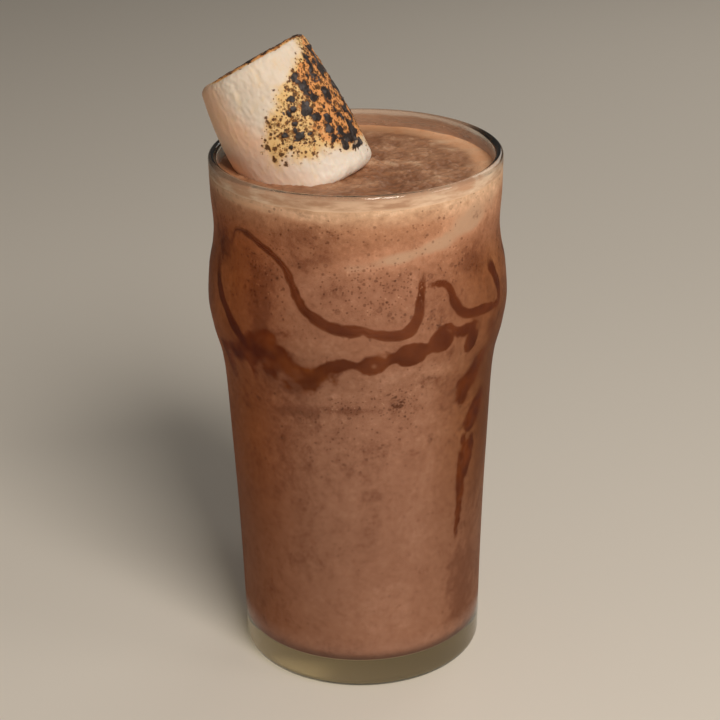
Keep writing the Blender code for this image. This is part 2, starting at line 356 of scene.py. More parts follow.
glass = {
    "height": 152 * mm,
    "wall": 2.25 * mm,
    "footCorner": 3.5 * mm,
    "floor": 7.8 * mm,
    "floorCorner": 5 * mm,
    "columns": 192,
    "rows": 150,
    "swell": 0.02 * mm,      # how uneven the outside of the pressed glass is
    "swellSize": 13 * mm,
    "evenRows": 5,           # rows just under the lip that don't swell
    "ior": 1.5,
    "mirror": 0.14,          # how much of its reflections the wall beside the drink keeps
    "absorption": 24.0,      # how strongly the thick foot is tinted
    "clear": (0.985, 0.975, 0.955),
    "frothyLip": (0.92, 0.77, 0.66),
    "paintedDarkLip": (0.06, 0.065, 0.045),
    "seenThrough": (0.975, 0.985, 0.965),
    "litThrough": (0.96, 0.97, 0.955),
    "olive": (0.62, 0.56, 0.27),
    "froth": (0.60, 0.40, 0.28),
    # height and outer radius in mm: foot, taper, shoulder, widest part of the bulge, neck and rim
    "outline": (
        (3.5, 34.9), (20, 35.2), (45, 36.0), (70, 37.2), (88, 38.2), (95, 39.1), (103, 41.1), (111, 42.2),
        (120, 41.6), (127, 40.3), (132, 39.9), (142, 40.5), (152, 40.7),
    ),
}


def outerRadius(height):
    # A curve through the outline, level only where the outline turns, so that the taper has no ripples.
    z, r = np.array(glass["outline"]).T * mm
    step = np.diff(z)
    slope = np.diff(r) / step
    before, after = slope[:-1], slope[1:]
    same = before * after > 0
    inner = np.where(same, 2 * before * after / np.where(same, before + after, 1), 0)
    tangent = np.concatenate([slope[:1], inner, slope[-1:]])
    at = np.clip(np.searchsorted(z, height) - 1, 0, len(step) - 1)
    t = np.clip((height - z[at]) / step[at], 0, 1)
    rise = r[at] * (2 * t**3 - 3 * t**2 + 1) + r[at + 1] * (3 * t**2 - 2 * t**3)
    return rise + step[at] * (tangent[at] * (t**3 - 2 * t**2 + t) + tangent[at + 1] * (t**3 - t**2))


def innerRadius(height):
    return outerRadius(height) - glass["wall"]


def clearGlass():
    finish = Finish("clear_glass")
    x, y, z = (finish.along(axis) for axis in "XYZ")
    # The lip darkens to either side, painted darkness standing in for dark surroundings seen through it at a
    # slant, and froth tints it at the back.
    aside = finish.ease(x.size(), 30 * mm, 36.5 * mm)
    lip = aside * finish.ease(y, -18 * mm, -8 * mm) * finish.ease(y, 23 * mm, 11 * mm)
    lip = lip * finish.ease(z, 145.5 * mm, 148.5 * mm)
    frothy = finish.ease(y, 2 * mm, 20 * mm) * finish.ease(z, 146 * mm, 149 * mm)
    tone = finish.layered(glass["clear"], (frothy * 0.8, glass["frothyLip"]), (lip * 0.93, glass["paintedDarkLip"]))
    material = finish.wear(colour=tone, rough=0.0, through=1.0, ior=glass["ior"])
    body = Wire(finish.tree, finish.shader.outputs[0])
    # Beside the drink the wall mirrors less than its rim and foot do.
    beside = finish.ease(z, 10 * mm, 18 * mm) * finish.ease(z, 151.6 * mm, 149.8 * mm)
    dull = finish.node("BsdfRefraction", {}, {
        "Color": glass["seenThrough"], "Roughness": 0.0, "IOR": glass["ior"],
    })
    body = finish.mixed(beside * (1 - glass["mirror"]), body, dull)
    # A trace of froth clings to the lip at the back.
    cling = (1 - aside) * finish.ease(y, 2 * mm, 14 * mm) * finish.ease(z, 148.4 * mm, 150.0 * mm) * 0.36
    body = finish.mixed(cling, body, finish.node("BsdfDiffuse", {}, {"Color": glass["froth"]}))
    # Lamps and light from the drink pass straight through it.
    shadow, diffuse = (finish.node("LightPath", {}, {}, ray) for ray in ("Is Shadow Ray", "Is Diffuse Ray"))
    straight = finish.node("BsdfTransparent", {}, {"Color": glass["litThrough"]})
    # A faint olive that only shows where the glass is thick.
    olive = finish.node("VolumeAbsorption", {}, {"Color": glass["olive"], "Density": glass["absorption"]})
    finish.ends(Surface=finish.mixed(shadow.most(diffuse), body, straight), Volume=olive)
    return material


def makeGlass():
    # One closed profile carried round: the underside, the foot's corner, the outside wall, the rounded lip,
    # the inside wall, the floor's corner and the floor.
    corner, lip, floor, bend = glass["footCorner"], glass["wall"] / 2, glass["floor"], glass["floorCorner"]
    foot = outerRadius(corner) - corner
    under = level(nearAxis, foot - 1 * mm, 0.0, 8)
    footBend = arc((foot, corner), corner, -90, 0, 10)
    heights = np.linspace(corner, glass["height"] - lip, glass["rows"])
    outside = onGrid(outerRadius(heights), heights)[1:-1]
    rim = arc((outerRadius(glass["height"]) - lip, glass["height"] - lip), lip, 0, 180, 12)
    inward = heights[heights > floor + bend][::-1]
    inside = onGrid(innerRadius(inward), inward)[1:]
    floorBend = arc((innerRadius(floor + bend) - bend, floor + bend), bend, 0, -90, 10)
    bottom = level(floorBend[-1, 0] - 1 * mm, nearAxis, floor, 8)
    outline = np.vstack([under, footBend, outside, rim, inside, floorBend, bottom])
    rings = carriedRound(outline, glass["columns"])
    # The outside swells a little, as pressed glass does, and nowhere stands proud of its outline.
    swell = glass["swell"] * (softNoise(rings, glass["swellSize"], 5) - 1) / 2
    swell[len(under) + len(footBend) + len(outside) - glass["evenRows"]:] = 0
    swell *= eased(rings[..., 2], 1 * mm, 8 * mm) * eased(rings[..., 2], 150 * mm, 145 * mm)
    rings[..., :2] *= (1 + swell / np.maximum(np.hypot(rings[..., 0], rings[..., 1]), 1 * mm))[..., None]
    finished(gridPiece("clear_glass", rings), clearGlass(), "clear_glass", "glass")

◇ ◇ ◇

◆ **Task instructions**
Return every line above that contains the word "part".

◆ **Solution to this task**
Keep writing the Blender code for this image. This is part 2, starting at line 356 of scene.py. More parts follow.
    # height and outer radius in mm: foot, taper, shoulder, widest part of the bulge, neck and rim